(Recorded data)
>>>
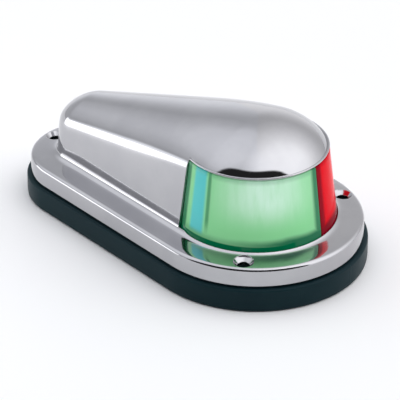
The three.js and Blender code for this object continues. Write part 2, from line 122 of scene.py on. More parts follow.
def follow_normals(ob, ref_bvh, ref_me, tol=3e-6):
    """Faces that lie on the reference surface take its smooth normals, and cut faces stay flat."""
    me = ob.data
    ref_n = [v.normal.copy() for v in ref_me.vertices]
    ref_co = [v.co.copy() for v in ref_me.vertices]
    near = []
    for v in me.vertices:
        loc, _, idx, dist = ref_bvh.find_nearest(v.co)
        if idx is None or dist > tol:
            near.append(None)
            continue
        vs = ref_me.polygons[idx].vertices
        if len(vs) == 4:
            tri = (0, 1, 2) if (loc - ref_co[vs[1]]).length < (loc - ref_co[vs[3]]).length else (0, 2, 3)
            ids = [vs[i] for i in tri]
        else:
            ids = list(vs)[:3]
        try:
            n = barycentric_transform(loc, *[ref_co[i] for i in ids], *[ref_n[i] for i in ids])
        except (ValueError, ZeroDivisionError):
            n = ref_n[ids[0]].copy()
        near.append(n.normalized() if n.length > 1e-6 else None)
    out = []
    for p in me.polygons:
        for li in p.loop_indices:
            n = near[me.loops[li].vertex_index]
            out.append(n if n is not None and n.dot(p.normal) > 0.93 else p.normal.copy())
    me.shade_smooth()
    me.normals_split_custom_set(out)


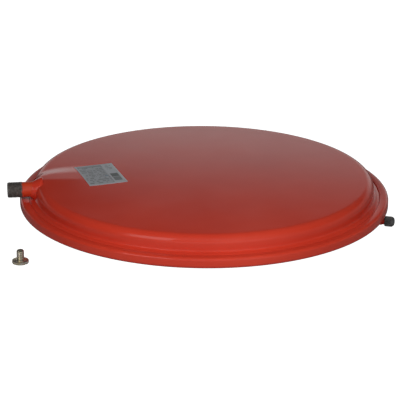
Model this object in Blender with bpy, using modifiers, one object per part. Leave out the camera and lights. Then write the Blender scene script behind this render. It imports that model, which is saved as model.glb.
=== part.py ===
"""Flat round steel expansion vessel: two pressed shells seamed over a rubber diaphragm, with a
radial water nipple, a radial gas valve and a loose fixing screw. Metres, +Z up; the origin is the
centre of the flat base face, and the water nipple points along -X."""

import math

import bmesh
import bpy
from mathutils import Euler, Vector

MM = 0.001
SEGMENTS = 64

RIM_RADIUS = 193.5 * MM
RIM_BOTTOM = 18.0 * MM
RIM_TOP = 29.3 * MM
RIM_CORNER = 3.2 * MM
SHEET = 1.1 * MM
GAP = 0.3 * MM

DOME_RADIUS = 178.1 * MM
DOME_SHOULDER_Z = 46.35 * MM
DOME_SHOULDER_ROUND = 8.8 * MM
DOME_CROWN = 3.0 * MM
SEAM_LEG_RADIUS = 184.6 * MM
FLANGE_RADIUS = 189.2 * MM
FLANGE_TOP = 27.9 * MM
BASE_FLAT_RADIUS = 118.0 * MM
DIAPHRAGM_GAP = 1.2 * MM
DIAPHRAGM_THICKNESS = 1.8 * MM

NIPPLE_Z = 40.2 * MM
NIPPLE_END = 206.5 * MM
NIPPLE_INNER = 176.6 * MM
NIPPLE_RADIUS = 8.33 * MM
NIPPLE_BORE = 5.8 * MM
COLLAR_RADIUS = 11.9 * MM
COLLAR_LEAN = 0.2
COLLAR_GAP = 0.55 * MM
BOSS_APEX = 181.0 * MM
BOSS_RAISE = 2.6 * MM
BOSS_LENGTH = 80.0 * MM
BOSS_HALF_WIDTH = 33.5 * MM
BOSS_SPREAD = 11.0 * MM
BOSS_RIDGE = 2.0 * MM
BOSS_FLANK = 95.0 * MM
BOSS_FLANK_SPREAD = 22.0 * MM
BOSS_FALL = 0.8 * MM

VALVE_ANGLE = -21.3
VALVE_Z = 13.0 * MM
STEM_MOUTH = 199.9 * MM
STEM_INNER = 157.0 * MM
STEM_THREAD_RADIUS = 3.85 * MM
STEM_BASE_RADIUS = 4.3 * MM
STEM_BORE = 2.95 * MM
STEM_SHOULDER = 189.5 * MM
GAS_PASSAGE = 1.5 * MM
CAP_START = 192.3 * MM
CAP_END = 202.5 * MM
CAP_RADIUS = 5.4 * MM
SPRING_WIRE = 0.3 * MM
SPRING_RADIUS = 0.85 * MM
SPRING_TURNS = 5
SPRING_TOP = 6.4
SPRING_BOTTOM = 10.3

LABEL_CENTRE = (-107.8 * MM, 14.0 * MM)
LABEL_SIZE = (63.0 * MM, 41.0 * MM)
LABEL_TURN = -80.5
LABEL_THICKNESS = 0.3 * MM
LABEL_GAP = 0.4 * MM

SCREW_POSITION = (-201.5 * MM, -104.8 * MM)
SCREW_HEAD_RADIUS = 8.4 * MM
SCREW_HEAD_HEIGHT = 3.5 * MM
SCREW_SHANK_RADIUS = 3.9 * MM
SCREW_HEIGHT = 14.4 * MM
SCREW_SLOT = (1.8 * MM, 1.7 * MM)
SCREW_TURN = -52.0


def clear_scene():
    for obj in list(bpy.data.objects):
        bpy.data.objects.remove(obj, do_unlink=True)


def new_collection(name):
    collection = bpy.data.collections.new(name)
    bpy.context.scene.collection.children.link(collection)
    return collection


def new_material(name, colour, roughness, metallic=0.0):
    material = bpy.data.materials.new(name)
    material.use_nodes = True
    shader = material.node_tree.nodes["Principled BSDF"]
    shader.inputs["Base Color"].default_value = (*colour, 1.0)
    shader.inputs["Roughness"].default_value = roughness
    shader.inputs["Metallic"].default_value = metallic
    return material


def new_axis(name, location, rotation, collection):
    """An empty whose local +Z lies along the axis of the pieces parented to it."""
    axis = bpy.data.objects.new(name, None)
    axis.empty_display_size = 0.02
    axis.location = location
    axis.rotation_euler = rotation
    collection.objects.link(axis)
    return axis


def add_object(name, mesh, collection, material=None, parent=None):
    obj = bpy.data.objects.new(name, mesh)
    collection.objects.link(obj)
    obj.parent = parent
    if material:
        mesh.materials.append(material)
    return obj


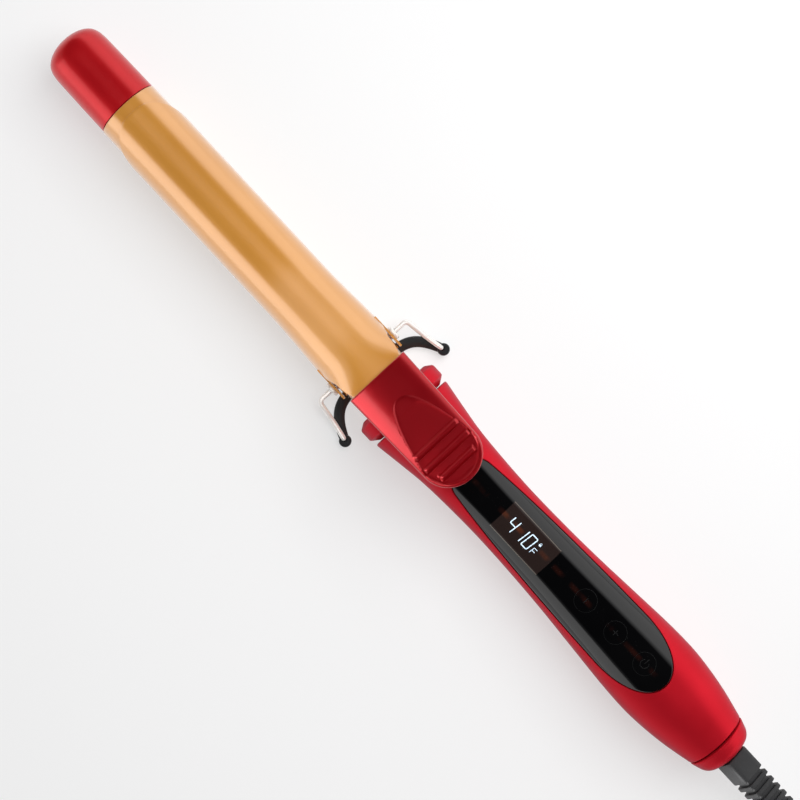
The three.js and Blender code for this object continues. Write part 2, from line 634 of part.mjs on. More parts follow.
function makeStand() {
  const footZ = FOOT_R - AXIS_HEIGHT;
  const legTop = [HINGE_X - 3.4, 22.9, HINGE_Z - 1.3];
  const legMiddle = [HINGE_X - 10, 24, HINGE_Z - 3.8];
  const legEnd = [FOOT_X + 0.2, FOOT_Y - 0.1, footZ + 1.9];
  [['left', 1], ['right', -1]].forEach(([name, side]) => {
    const route = [
      [HINGE_X, 13, HINGE_Z], [HINGE_X, 16, HINGE_Z], [HINGE_X, 19, HINGE_Z],
      [HINGE_X - 0.1, 21.3, HINGE_Z - 0.05], [HINGE_X - 1.2, 22.5, HINGE_Z - 0.5],
      legTop, legMiddle, legEnd,
    ].map(([x, y, z]) => [x, y * side, z]);
    add(`stand_wire_${name}`, tube(route, WIRE_R, 8, 18), LOOKS.chrome);
  });

  // The moulded crossbar: a flat arch between two round feet, each with a groove for its wire.
  const stations = range(17).map((i) => mix(-FOOT_Y + 0.6, FOOT_Y - 0.6, i / 16));
  const rings = stations.map((y) => {
    const share = Math.abs(y) / FOOT_Y;
    const x = crossbarX(y);
    const z = mix(CROSSBAR_Z, footZ, share ** 2);
    const slope = (crossbarX(y + 0.1) - crossbarX(y - 0.1)) / 0.2;
    const length = Math.hypot(slope, 1);
    const across = [1 / length, -slope / length];
    const half = mix(2.2, 1.7, share ** 3);
    return [[-1, -0.55], [-1, 0.55], [-0.45, 1], [0.45, 1], [1, 0.55], [1, -0.55], [0.45, -1],
      [-0.45, -1]].map(([a, b]) => [x + across[0] * a * half, y + across[1] * a * half, z + b * 1.1]);
  });
  let bar = toSolid(loft(rings));
  [1, -1].forEach((side) => {
    const foot = new THREE.CapsuleGeometry(FOOT_R, 1.6, 3, 12).rotateX(Math.PI / 2);
    foot.translate(FOOT_X, side * FOOT_Y, footZ);
    const flat = toSolid(box([-10, -40, -40], [20, 40, -AXIS_HEIGHT]));
    bar = bar.add(toSolid(foot).subtract(flat).trimByPlane([0, 0, -1], -footZ - 2.2));
    const past = [legEnd[0] - 0.7, legEnd[1], legEnd[2] - 0.1];
    const run = [legTop, legMiddle, past].map(([x, y, z]) => [x, y * side, z]);
    bar = bar.subtract(toSolid(tube(run, WIRE_R + GAP, 8, 8)));
  });
  add('stand_crossbar', toGeometry(bar), LOOKS.black);
}

// ---------------------------------------------------------------- swivel and strain relief
function roundedSection(x, width, height) {
  const corner = 1.2;
  const points = [];
  [[1, 1, 0], [-1, 1, 1], [-1, -1, 2], [1, -1, 3]].forEach(([sy, sz, quarter]) => {
    range(2).forEach((i) => {
      const angle = (quarter + i) * (Math.PI / 2);
      points.push([
        x,
        sy * (width / 2 - corner) + corner * Math.cos(angle),
        sz * (height / 2 - corner) + corner * Math.sin(angle),
      ]);
    });
  });
  return points;
}

function makeStrainRelief() {
  const [width, height] = RELIEF_SIZE;
  const BLOCK_END_X = -191.2;
  const RIB_PITCH = 3.5;
  const ribs = 9;
  const rings = [];
  const ring = (x, scale) => rings.push(roundedSection(x, width * scale, height * scale));
  ring(RELIEF_FRONT_X, 1);
  ring(BLOCK_END_X, 1);
  range(ribs).forEach((i) => {
    const x = BLOCK_END_X - i * RIB_PITCH;
    const scale = 1 - 0.3 * smooth(4, ribs, i);
    const neck = scale * 0.84;
    ring(x - 0.05, neck);
    ring(x - RIB_PITCH / 2, neck);
    ring(x - RIB_PITCH / 2 - 0.05, scale);
    ring(x - RIB_PITCH, scale);
  });
  ring(RELIEF_END_X + 2.4, 0.66);
  ring(RELIEF_END_X, 0.64);
  const boot = toSolid(loft(rings)).rotate([THREE.MathUtils.radToDeg(RELIEF_TILT), 0, 0]);
  const neck = toSolid(rod('x', -182.5, -180, STEM_R, [0, 0, 0], 18));
  add('strain_relief', toGeometry(boot.add(neck)), LOOKS.grey);

  const ball = toSolid(new THREE.SphereGeometry(BALL_R, 14, 8).translate(BALL_X, 0, 0));
  const stem = toSolid(rod('x', -179.7, BALL_X, STEM_R, [0, 0, 0], 18));
  add('swivel_ball', toGeometry(ball.add(stem)), LOOKS.grey);
}

// ---------------------------------------------------------------- cord, coil and plug
const TABLE_Z = -AXIS_HEIGHT;
const BUNDLE_HALF = (COIL_COLUMNS * TURN_PITCH) / 2;
const COIL_BASE_Z = TABLE_Z + COIL_LIFT;
const COIL_TOP_Z = COIL_BASE_Z + COIL_LAYERS * TURN_PITCH;

// The last stretch lies on the coil: it moves outwards, follows the coil, then turns across it
// and climbs to the plug, which lies on top. Angles are in degrees.
const TAIL = { start: 28, shift: 137, hold: 26, turn: 135, radius: 32.8, bend: 25 };
const PLUG = { relief: 11, length: 26, width: 22, height: 14, blade: 17, spacing: 12.7 };

// A point of the coil at an angle in degrees and a radius from a centre.
function onRing([cx, cy], degrees, radius, z) {
  const angle = THREE.MathUtils.degToRad(degrees);
  return [cx + radius * Math.cos(angle), cy + radius * Math.sin(angle), z];
}

function tailRoute() {
  const inner = COIL_MEAN_R - ((COIL_COLUMNS - 1) / 2) * TURN_PITCH;
  const lying = COIL_TOP_Z + GAP + CORD_R;
  const plugZ = lying + CORD_R + GAP + PLUG.height / 2;
  const bendAt = TAIL.start - TAIL.shift - TAIL.hold;
  const centre = onRing(COIL_CENTRE, bendAt, TAIL.radius - TAIL.bend, 0);
  const shift = range(7).map((i) => {
    const share = smooth(0, 1, i / 6);
    const radius = mix(inner, TAIL.radius, share);
    return onRing(COIL_CENTRE, TAIL.start - TAIL.shift * (i / 6), radius, lying);
  });
  const turn = range(8).map((i) => {
    const z = mix(lying, plugZ, smooth(0, 1, i / 7));
    return onRing(centre, bendAt - TAIL.turn * (i / 7), TAIL.bend, z);
  });
  return [...shift, ...turn];
}

function makeCord() {
  // From the strain relief down to the table and round to the coil's outer side.
  const lead = [
    [RELIEF_END_X - GAP, 0, 0], [-232, 0, -0.1], [-239, -0.3, -1.6], [-247, -1.4, -5.6],
    [-255, -3.8, -10.1], [-263, -7.6, -13.1], [-271, -12.6, -14.1], [-279, -18.4, -14.2],
    [-286.5, -24.2, -14.1],
  ];
  add('cord_lead', tube(lead, CORD_R, 8, 14), LOOKS.grey);

  const [cx, cy] = COIL_CENTRE;
  const ring = new THREE.LatheGeometry([
    [COIL_MEAN_R - BUNDLE_HALF, COIL_BASE_Z], [COIL_MEAN_R + BUNDLE_HALF, COIL_BASE_Z],
    [COIL_MEAN_R + BUNDLE_HALF, COIL_TOP_Z], [COIL_MEAN_R - BUNDLE_HALF, COIL_TOP_Z],
    [COIL_MEAN_R - BUNDLE_HALF, COIL_BASE_Z],
  ].map(([r, z]) => new THREE.Vector2(r, z)), 32);
  add('cord_coil', ring.rotateX(Math.PI / 2).translate(cx, cy, 0), LOOKS.grey);

  // The tie is a band round the coil's bundle.
  const [inner, outer] = [-1, 1].map((side) => COIL_MEAN_R + side * (BUNDLE_HALF + GAP));
  const band = toSolid(box(
    [inner - TIE_T, -2.5, TABLE_Z], [outer + TIE_T, 2.5, COIL_TOP_Z + GAP + TIE_T],
  ));
  const bundle = toSolid(box([inner, -4, TABLE_Z + TIE_T], [outer, 4, COIL_TOP_Z + GAP]));
  const tie = toGeometry(band.subtract(bundle));
  tie.rotateZ(TIE_ANGLE).translate(cx, cy, 0);
  add('coil_tie', tie, LOOKS.black);
  makePlug();
}

function makePlug() {
  const tail = tailRoute();
  add('cord_tail', tube(tail, CORD_R, 8, 26), LOOKS.grey);
  const [endX, y, z] = tail[tail.length - 1];
  const x = endX + 2 * GAP;
  const half = PLUG.width / 2;
  const neckEnd = x + PLUG.relief;
  const section = (at, width, height) => roundedSection(at, width, height)
    .map(([px, py, pz]) => [px, py + y, pz + z]);
  const body = toSolid(loft([
    section(x, 6.6, 6.6), section(neckEnd, 9, 8), section(neckEnd + 5, half * 1.5, 12),
    section(neckEnd + 11, PLUG.width, PLUG.height),
    section(neckEnd + PLUG.length, PLUG.width, PLUG.height),
  ]));
  const front = neckEnd + PLUG.length;
  const sockets = [1, -1].map((side) => {
    const middle = y + (side * PLUG.spacing) / 2;
    return toSolid(box([front - 4, middle - 1.05, z - 3.5], [front + 1, middle + 1.05, z + 3.5]));
  });
  const plug = body.subtract(sockets[0]).subtract(sockets[1]);
  add('plug_body', toGeometry(plug), LOOKS.black);
  [['left', 1], ['right', -1]].forEach(([name, side]) => {
    const middle = y + (side * PLUG.spacing) / 2;
    const low = [front - 3.6, middle - 0.75, z - 3.17];
    const blade = box(low, [front + PLUG.blade, middle + 0.75, z + 3.17]);
    add(`plug_blade_${name}`, blade, LOOKS.brass);
  });
}

// ---------------------------------------------------------------- the whole iron
makeHandle();
makeShellScrews();
makeCollar();
makeRearCap();
makeElectronics();
makeBarrel();
makeHeater();
makeHinge();
makeSpring();
makeClampPlate();
makeLever();
makeStand();
makeStrainRelief();
makeCord();

iron.position.set(-(TIP_X + RELIEF_END_X) / 2, 0, AXIS_HEIGHT);

export default iron;
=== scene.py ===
"""A spring-clamp curling iron on a pale floor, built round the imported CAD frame.

Lengths are in millimetres in the iron's own coordinates: x from the middle of the iron
towards the cool tip, y across it, z up from the barrel's axis. place() turns such a point
into metres in the frame's coordinates, where +Z is up and the floor is at 0.
"""
import math

import bpy
import numpy as np
from mathutils import Matrix, Vector


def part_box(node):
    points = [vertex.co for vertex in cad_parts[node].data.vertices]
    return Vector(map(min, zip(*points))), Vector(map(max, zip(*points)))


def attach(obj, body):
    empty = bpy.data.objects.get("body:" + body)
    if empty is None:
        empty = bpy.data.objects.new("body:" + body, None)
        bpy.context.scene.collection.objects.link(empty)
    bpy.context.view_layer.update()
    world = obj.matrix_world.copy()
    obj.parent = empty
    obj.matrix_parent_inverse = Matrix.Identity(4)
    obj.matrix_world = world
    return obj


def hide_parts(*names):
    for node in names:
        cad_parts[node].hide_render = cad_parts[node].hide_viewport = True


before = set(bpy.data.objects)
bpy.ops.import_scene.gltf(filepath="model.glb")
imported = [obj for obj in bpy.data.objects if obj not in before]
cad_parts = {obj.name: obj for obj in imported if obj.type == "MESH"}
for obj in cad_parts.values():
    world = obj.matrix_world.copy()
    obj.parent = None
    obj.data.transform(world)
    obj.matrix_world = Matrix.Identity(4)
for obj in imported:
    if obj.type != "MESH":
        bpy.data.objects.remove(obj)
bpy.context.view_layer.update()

MM = 0.001
SIDES = (("left", 1), ("right", -1))

# ---------------------------------------------------------------- driving dimensions
GAP = 0.3  # between pieces that touch
WALL = 2.0  # moulded walls of the handle
BARREL_R = 12.7
BARREL_WALL = 1.0
BARREL_BACK_X = -24.0
TIP_SEAM_X = 148.7
TIP_X = 183.2
TIP_R = 12.45
PLATE_T = 0.8  # sheet of the clamp plate
PLATE_FRONT_X = 144.0
PLATE_FRONT_DEPTH = 13.0
PLATE_RISE_X = 56.0  # where it leaves the barrel
PLATE_BACK_X = -20.0
LEVER_FRONT_X = 12.1
LEVER_ROUND_X = -26.6  # where its rounded end begins
LEVER_END_X = -38.1
LEVER_FRONT_Z = 19.7
LEVER_SLOPE = 0.195
LEVER_T = 2.2
LEVER_HALF = 13.3  # half width at its front
LEVER_REAR_HALF = 12.3
LEVER_ARCH = 4.2  # depth of its arched section
HINGE_X = 20.4  # one axis for the clamp and the stand
HINGE_Z = -8.0
EAR_Y = 14.0  # inner face of the plate's ears
RIVET_R = 1.65
WIRE_R = 1.0
WIRE_BORE_R = 1.25
FOOT_X = 2.8
FOOT_Y = 25.6
FOOT_R = 2.4
CROSSBAR_X = 15.3
CROSSBAR_Z = -15.2
COLLAR_R = 18.3
HANDLE_FRONT_X = -6.3
HANDLE_TOP = 0.98  # its height over its half width, above the parting line
CAP_SEAM_X = -172.9
CAP_END_X = -181.0
SADDLE_Z = 14.2  # flat top of the handle's nose, under the lever
SADDLE_BACK_X = -31.0
PANEL_T = 1.1
PANEL_FRONT_X = -32.0
PANEL_END_X = -142.6
PANEL_HALF = 13.1
PANEL_WIDEST_X = -120.0
RELIEF_TILT = math.radians(24)
RELIEF_FRONT_X = -181.5
RELIEF_END_X = -225.2
RELIEF_SIZE = (10.6, 10.7)
CORD_R = 2.8
COIL_CENTRE = (-317.0, 13.0)
COIL_MEAN_R = 33.6
TURN_PITCH = 5.75
COIL_COLUMNS = 4
COIL_LAYERS = 3
COIL_LIFT = 0.9  # of the coil, over the tie under it
TIE_T = 0.6
TIE_ANGLE = math.radians(105)

# Half width of the handle along x, from its front shoulder to the rear cap's seam.
HANDLE_OUTLINE = [
    (-6.3, 17.7), (-18.7, 15.85), (-28, 14.6), (-40, 13.8), (-57, 13.3), (-75, 13.6),
    (-93, 14.4), (-112, 15.75), (-130, 17), (-142, 17.25), (-152, 16.5), (-162, 15),
    (-172.9, 12.6),
]

# The iron's origin in the frame: the cool tip gives x, and the barrel's middle gives z.
_, tip_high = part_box("cool_tip")
barrel_low, barrel_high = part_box("barrel")
AXIS_Z = (barrel_low.z + barrel_high.z) / 2
ORIGIN = Vector((tip_high.x - TIP_X * MM, 0, AXIS_Z))
TABLE_Z = -AXIS_Z / MM


def place(point):
    return ORIGIN + Vector(point) * MM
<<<
## [TASK STATEMENT]
Using the data above, extract exactly the lines from the one that holds "the whole iron" to the one that holds "imported CAD frame.", both ends included, and no others.

## [PROBLEM SOLUTION]
// ---------------------------------------------------------------- the whole iron
makeHandle();
makeShellScrews();
makeCollar();
makeRearCap();
makeElectronics();
makeBarrel();
makeHeater();
makeHinge();
makeSpring();
makeClampPlate();
makeLever();
makeStand();
makeStrainRelief();
makeCord();

iron.position.set(-(TIP_X + RELIEF_END_X) / 2, 0, AXIS_HEIGHT);

export default iron;
=== scene.py ===
"""A spring-clamp curling iron on a pale floor, built round the imported CAD frame.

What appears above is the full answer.